On 28/03/17 11:05, olsen wrote:

thanks, the fonts seem to be on:

rglFonts()

$serif
[1] "/usr/lib/R/site-library/rgl/fonts/FreeSerif.ttf"
[2] "/usr/lib/R/site-library/rgl/fonts/FreeSerif.ttf"
[3] "/usr/lib/R/site-library/rgl/fonts/FreeSerif.ttf"
[4] "/usr/lib/R/site-library/rgl/fonts/FreeSerif.ttf"

$sans
[1] "/usr/lib/R/site-library/rgl/fonts/FreeSans.ttf"
[2] "/usr/lib/R/site-library/rgl/fonts/FreeSans.ttf"
[3] "/usr/lib/R/site-library/rgl/fonts/FreeSans.ttf"
[4] "/usr/lib/R/site-library/rgl/fonts/FreeSans.ttf"

$mono
[1] "/usr/lib/R/site-library/rgl/fonts/FreeMono.ttf"
[2] "/usr/lib/R/site-library/rgl/fonts/FreeMono.ttf"
[3] "/usr/lib/R/site-library/rgl/fonts/FreeMono.ttf"
[4] "/usr/lib/R/site-library/rgl/fonts/FreeMono.ttf"

$symbol
[1] "/usr/lib/R/site-library/rgl/fonts/FreeSerif.ttf"
[2] "/usr/lib/R/site-library/rgl/fonts/FreeSerif.ttf"
[3] "/usr/lib/R/site-library/rgl/fonts/FreeSerif.ttf"
[4] "/usr/lib/R/site-library/rgl/fonts/FreeSerif.ttf"

On 27/03/17 20:21, Duncan Murdoch wrote:

On 27/03/2017 1:09 PM, olsen wrote:

I'm trying to run the example given in ?text3d as follows:

library(rgl)
open3d()
famnum <- rep(1:4, 8)
family <- c("serif", "sans", "mono", "symbol")[famnum]
font <- rep(rep(1:4, each = 4), 2)
cex <- rep(1:2, each = 16)
text3d(font, cex, famnum, text = paste(family, font), adj = 0.5,
   color = "blue", family = family, font = font, cex = cex)

This results in a couple of warning messages of the following kind:

In rgl.texts(x = c(1L, 1L, 1L, 1L, 2L, 2L, 2L, 2L, 3L,  ... :
  font family "serif" not found, using "bitmap"

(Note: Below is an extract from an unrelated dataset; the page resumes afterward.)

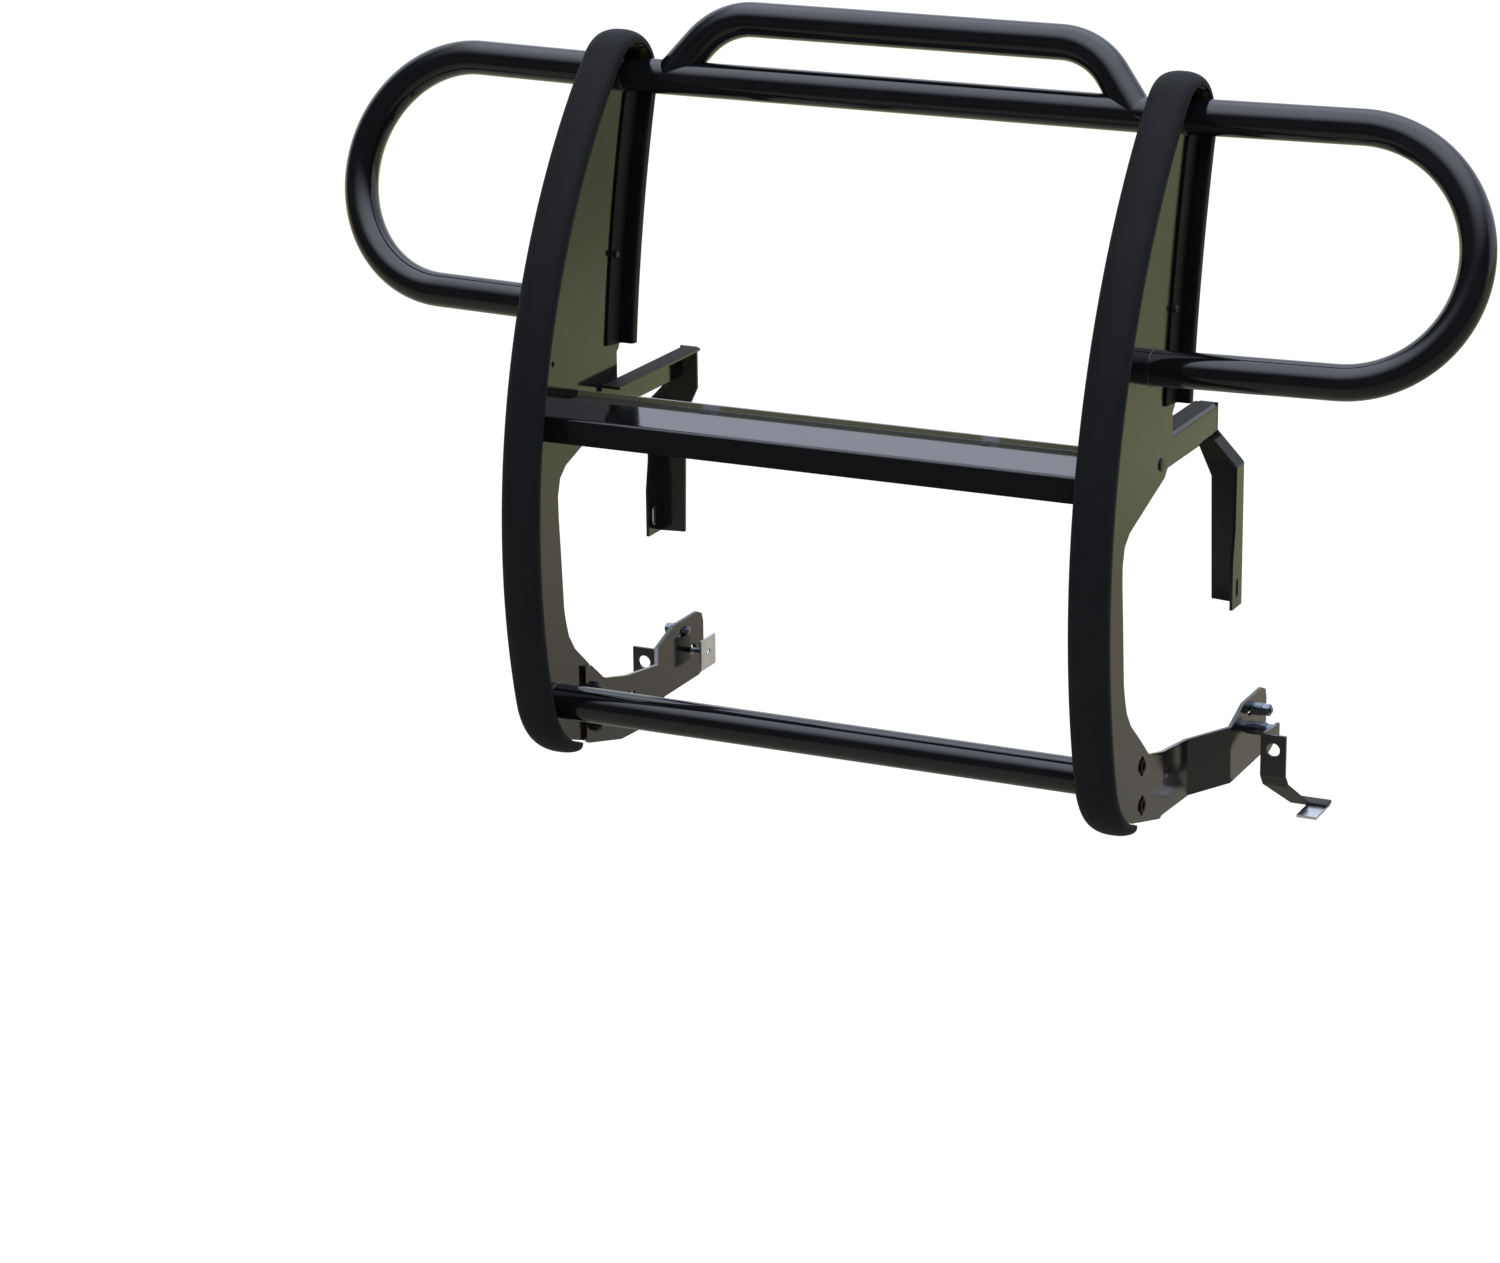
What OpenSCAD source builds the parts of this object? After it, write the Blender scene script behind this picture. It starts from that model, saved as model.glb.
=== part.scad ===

I would like to use another font instead of bitmap but it seems to
switchback to bitmap whatever argument I give as family e.g. 'family =
"FreeSans"'.
Wonder if this is a bug or I'm doing something wrong.

This is on
R version 3.3.2 (2016-10-31)
Platform: x86_64-pc-linux-gnu (64-bit)
Running under: Debian GNU/Linux 9 (stretch)
with the following rgl version loaded:
[1] rgl_0.96.0


What do you see if you run rglFonts()?  It should list the fonts you
have installed.  On MacOS, I see


rglFonts()

$serif
[1]
"/Library/Frameworks/R.framework/Versions/3.3/Resources/library/rgl/fonts/FreeSerif.ttf"

[2]
"/Library/Frameworks/R.framework/Versions/3.3/Resources/library/rgl/fonts/FreeSerif.ttf"

[3]
"/Library/Frameworks/R.framework/Versions/3.3/Resources/library/rgl/fonts/FreeSerif.ttf"

[4]
"/Library/Frameworks/R.framework/Versions/3.3/Resources/library/rgl/fonts/FreeSerif.ttf"


$sans
[1]
"/Library/Frameworks/R.framework/Versions/3.3/Resources/library/rgl/fonts/FreeSans.ttf"

[2]
"/Library/Frameworks/R.framework/Versions/3.3/Resources/library/rgl/fonts/FreeSans.ttf"

[3]
"/Library/Frameworks/R.framework/Versions/3.3/Resources/library/rgl/fonts/FreeSans.ttf"

[4]
"/Library/Frameworks/R.framework/Versions/3.3/Resources/library/rgl/fonts/FreeSans.ttf"


$mono
[1]
"/Library/Frameworks/R.framework/Versions/3.3/Resources/library/rgl/fonts/FreeMono.ttf"

[2]
"/Library/Frameworks/R.framework/Versions/3.3/Resources/library/rgl/fonts/FreeMono.ttf"

[3]
"/Library/Frameworks/R.framework/Versions/3.3/Resources/library/rgl/fonts/FreeMono.ttf"

[4]
"/Library/Frameworks/R.framework/Versions/3.3/Resources/library/rgl/fonts/FreeMono.ttf"


$symbol
[1]
"/Library/Frameworks/R.framework/Versions/3.3/Resources/library/rgl/fonts/FreeSerif.ttf"

[2]
"/Library/Frameworks/R.framework/Versions/3.3/Resources/library/rgl/fonts/FreeSerif.ttf"

[3]
"/Library/Frameworks/R.framework/Versions/3.3/Resources/library/rgl/fonts/FreeSerif.ttf"

[4]
"/Library/Frameworks/R.framework/Versions/3.3/Resources/library/rgl/fonts/FreeSerif.ttf"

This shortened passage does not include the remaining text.